Problem statement: Beginning with the first line of the data below, reproduce every line unchanged, ending with the line that holds "# under the".

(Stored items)
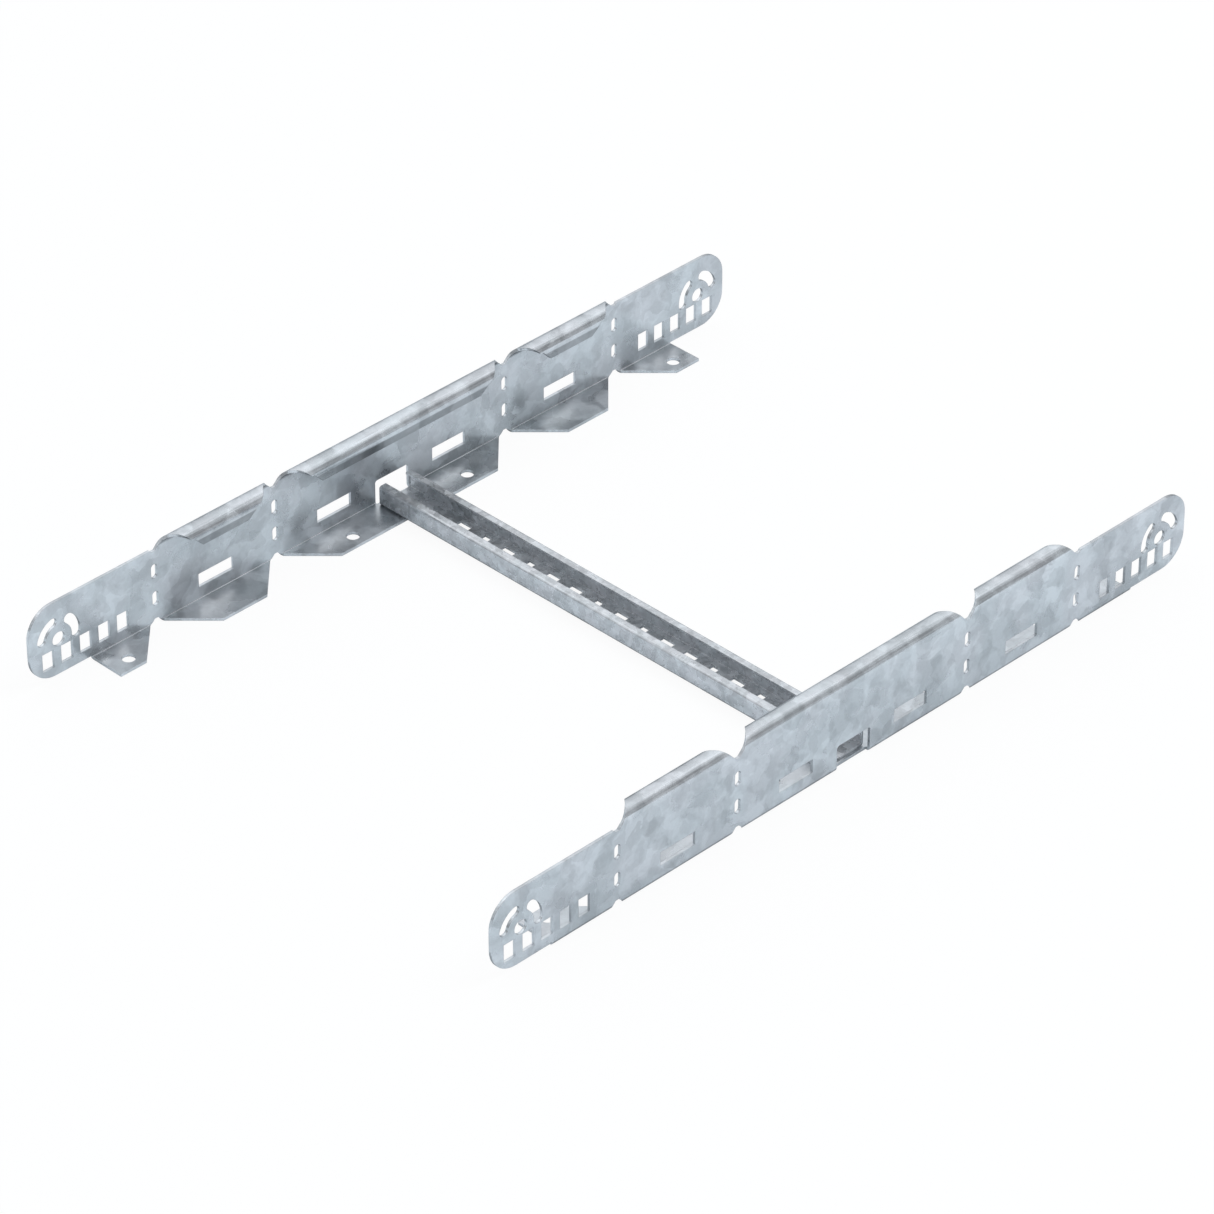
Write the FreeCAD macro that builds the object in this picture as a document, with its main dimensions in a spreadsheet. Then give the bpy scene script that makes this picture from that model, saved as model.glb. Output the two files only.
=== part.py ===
import FreeCAD, Part
import math
import os
import re

import Sketcher

# Connector for a cable ladder whose side rails are bent by hand at four perforated folds.
# Two mirrored side rails of folded sheet carry one slotted C rung that lies on their bottom flanges.
# X runs along the rails, Y from the right rail to the left one and Z up. The origin is on the floor,
# under the middle. A rail is drawn with Y as the depth inwards from the outer face of its web.

SIZES = [
    ("overall_width", "404", "over the outer faces of both webs"),
    ("rail_height", "63.5", "floor to the crown of the bead"),
    ("rail_sheet", "2", "sheet of the side rails"),
    ("middle_fold", "100", "middle of the rail to the first fold"),
    ("fold_pitch", "100", "first fold to second fold"),
    ("plate_length", "101.5", "second fold to the free end of an end plate"),
    ("flange_width", "28.5", "bottom flange from the outer face of the web"),
    ("flange_bend", "2.7", "outside radius between web and flange"),
    ("crown_bend", "6.5", "outside radius between web and crown"),
    ("crown_flat", "1.4", "level part of the crown between its two bends"),
    ("lip_bend", "6.5", "outside radius between crown and lip"),
    ("lip_length", "5.9", "straight part of the lip"),
    ("lip_lean", "10", "degrees that the lip leans back under the crown"),
    ("plate_drop", "7.7", "crown down to the top edge of an end plate"),
    ("plate_corner", "19.5", "corner radius at the free end of an end plate"),
    ("tab_length", "52.5", "second fold to the end of the bottom flange"),
    ("relief_width", "2.5", "flat bottom of the relief cut at a fold"),
    ("lower_relief", "4.8", "floor to the end of the lower relief cut"),
    ("upper_relief", "9.1", "crown down to the end of the upper relief cut"),
    ("fold_slot_width", "5", "perforation slot at a fold"),
    ("fold_slot_height", "10.3", "perforation slot over its round ends"),
    ("fold_slot_base", "14.4", "floor to the lower perforation slot"),
    ("fold_slot_drop", "18.6", "crown down to the upper perforation slot"),
    ("web_slot_length", "29", "long slot in the web between folds"),
    ("web_slot_height", "9.8", "long slot in the web between folds"),
    ("web_slot_base", "10.5", "floor to the long slot"),
    ("bolt_slot_width", "9.3", "bolt slot in the end plate"),
    ("bolt_slot_height", "13", "bolt slot in the end plate"),
    ("bolt_slot_base", "9.1", "floor to the bolt slots"),
    ("bolt_slot_inset", "14.5", "free end to the last bolt slot"),
    ("bolt_slot_pitch", "15", "one bolt slot to the next"),
    ("bolt_slot_count", "5", "bolt slots in one end plate"),
    ("pivot_inset", "23.5", "free end to the pivot hole"),
    ("pivot_rise", "28", "floor to the pivot hole"),
    ("pivot_bore", "10", "pivot hole"),
    ("arc_slot_radius", "14", "pivot to the middle line of an arc slot"),
    ("arc_slot_width", "7", "arc slot"),
    ("outer_arc_start", "17", "degrees above level, arc slot nearer the free end"),
    ("outer_arc_sweep", "55", "degrees between the centres of its round ends"),
    ("inner_arc_start", "-5", "degrees above level, arc slot nearer the fold"),
    ("inner_arc_sweep", "58", "degrees between the centres of its round ends"),
    ("flange_bore", "9", "round hole in the flange"),
    ("flange_bore_inset", "19", "outer face of the web to a flange hole"),
    ("tab_bore_reach", "38", "second fold to the flange hole on the end tab"),
    ("window_width", "29", "opening in the web at the rung"),
    ("window_top", "18.4", "floor to the top of the opening"),
    ("window_depth", "3.4", "outer face of the web to the end of the opening in the flange"),
    ("window_corner", "2", "upper corner radius of the opening"),
    ("rung_width", "28.9", "rung over its walls"),
    ("rung_height", "14.2", "rung from the flange up"),
    ("rung_sheet", "1.5", "sheet of the rung"),
    ("rung_bend", "1.9", "outside radius of the rung's bends"),
    ("rung_lip", "5.7", "inturned lip of the rung from the outer face of its wall"),
    ("rung_end_gap", "3.7", "inner face of the web to the end of the rung"),
    ("rung_slot_width", "16.4", "slots in the rung, across it"),
    ("long_slot_length", "10.5", "long slots in the rung, along it"),
    ("short_slot_length", "6", "short slots in the rung, along it"),
    ("rung_slot_pitch", "20", "one rung slot to the next"),
    ("slot_group_pitch", "100", "one group of five rung slots to the next"),
    ("slot_group_count", "3", "groups of five slots along the rung"),
]

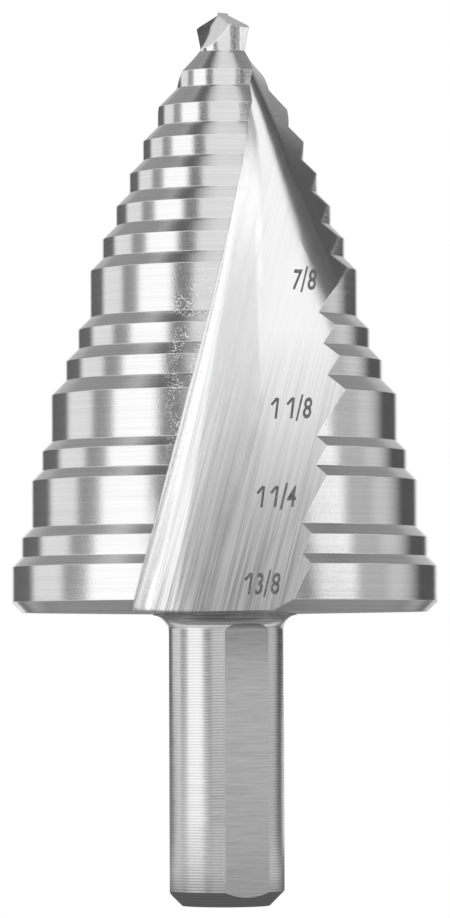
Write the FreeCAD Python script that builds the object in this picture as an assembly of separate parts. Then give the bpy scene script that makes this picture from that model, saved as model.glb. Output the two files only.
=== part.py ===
import FreeCAD, Part
import math
import os

# A two-flute step drill for sheet metal, turned and ground from one bar of high-speed steel.
# Sizes are in millimetres and angles in degrees. The drill stands on the end of its shank, +Z runs up
# its axis to the point, and the origin is the centre of the shank's end face. It cuts when it turns
# anticlockwise seen from the point, so each land's cutting edge is its end in that direction.

# Shank: a 3/8 inch bar with three flats for a drill chuck's jaws
shank_diameter = 9.525
shank_length = 23.55
shank_end_chamfer = 1.2
neck_radius = 1.1
flat_count = 3
flat_depth = 0.4
flat_angle = 23.5
flat_length = 22.2
flat_exit_radius = 0.7

# The four marked hole sizes: 1 3/8, 1 1/4, 1 1/8 and 7/8 inch
widest_diameter = 34.925
wide_diameter = 31.75
middle_diameter = 28.575
narrow_diameter = 22.225

# Steps, from the widest at the back to the one behind the pilot: cutting diameter and length of land
first_land = 1.3
short_land = 1.57
long_land = 3.8
back_land = 2.85
steps = [
    (widest_diameter, back_land),
    (33.4, short_land),
    (wide_diameter, long_land),
    (30.1, short_land),
    (middle_diameter, long_land),
    (26.2, short_land),
    (24.2, short_land),
    (narrow_diameter, long_land),
    (20.2, short_land),
    (18.0, short_land),
    (15.8, short_land),
    (13.6, short_land),
    (11.2, short_land),
    (8.1, first_land),
]
shoulder_angle = 45.0
rim_chamfer = 0.85
back_rise = 0.25

# Pilot drill ahead of the steps
pilot_diameter = 4.7625
pilot_length = 2.05
point_angle = 125.0
lip_relief = 12.0

# Flutes: the wheel keeps its direction up the cone and swings round only near the point. The cutting
# edge winds about a cone whose tip is past the point, and the core thins towards the same tip. Root,
# floor and rounded heel shrink in their own ways.
helix_angle = 10.0
helix_apex_beyond_point = 1.0
lead_at_back = -25.0
cone_power = 0.7
face_angle_at_back = -2.0
face_turn_length = 5.0
floor_slant = 24.0
core_radius_at_back = 12.8
core_radius_at_point = 0.5
core_power = 1.4
root_radius_at_back = 2.5
root_radius_at_point = 0.1
root_power = 2.5
floor_width_at_back = 10.6
floor_width_at_point = 0.1
floor_power = 1.85
heel_radius_at_back = 20.5
heel_radius_at_point = 0.5
heel_power = 1.65
heel_arc = 65.0
flute_sections = 15

# Relief: each land is ground about a centre that is moved off the drill's axis
relief_offset = 0.16
relief_angle = 35.0

# Split point: a notch ahead of each lip thins the web to a short chisel edge, and a gash clears the heel
chisel_half_width = 0.1
notch_start = 0.2
notch_angle = 58.0
notch_fall = 25.0
gash_start = 0.5
gash_angle = 60.0
gash_behind_lip = 110.0

axis = FreeCAD.Vector(0, 0, 1)
origin = FreeCAD.Vector(0, 0, 0)
full_turn = 360.0
half_turn = 180.0
quarter_turn = 90.0
seam_turn = 25.0
seam_margin = 6.0
clear = 2.0 * widest_diameter


def tan(angle):
    return math.tan(math.radians(angle))


def polar(radius, angle, z):
    """A point at an angle counted from the front, -Y, towards +X."""
    turn = math.radians(angle)
    return FreeCAD.Vector(radius * math.sin(turn), -radius * math.cos(turn), z)


def turned(shape, angle):
    """A copy of a shape turned about the drill's axis."""
    copy = shape.copy()
    copy.rotate(origin, axis, angle)
    return copy


# Heights along the axis
back_z = shank_length
shoulder_slope = 1.0 / tan(shoulder_angle)
stack_height = sum(land for _, land in steps) + (widest_diameter - pilot_diameter) / 2.0 * shoulder_slope
pilot_z = back_z + back_rise + rim_chamfer + stack_height
lip_z = pilot_z + pilot_length
point_z = lip_z + pilot_diameter / 2.0 / tan(point_angle / 2.0)
helix_apex_z = point_z + helix_apex_beyond_point
helix_height = helix_apex_z - back_z
wrap = math.degrees(tan(helix_angle) * helix_height / (widest_diameter / 2.0))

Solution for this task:
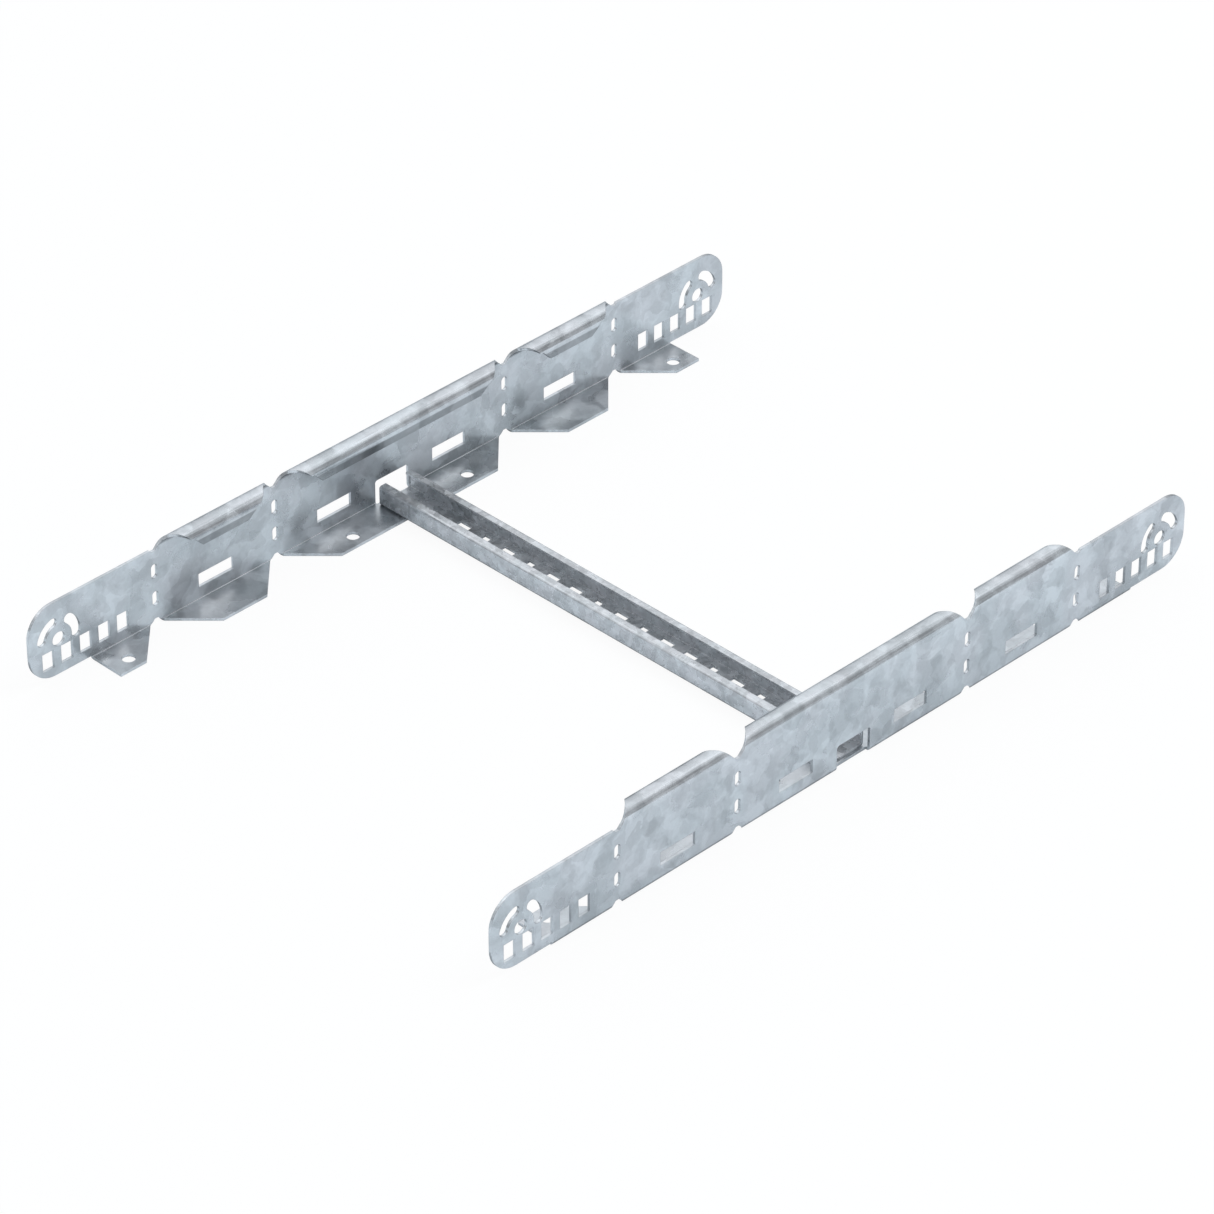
Write the FreeCAD macro that builds the object in this picture as a document, with its main dimensions in a spreadsheet. Then give the bpy scene script that makes this picture from that model, saved as model.glb. Output the two files only.
=== part.py ===
import FreeCAD, Part
import math
import os
import re

import Sketcher

# Connector for a cable ladder whose side rails are bent by hand at four perforated folds.
# Two mirrored side rails of folded sheet carry one slotted C rung that lies on their bottom flanges.
# X runs along the rails, Y from the right rail to the left one and Z up. The origin is on the floor,
# under the middle. A rail is drawn with Y as the depth inwards from the outer face of its web.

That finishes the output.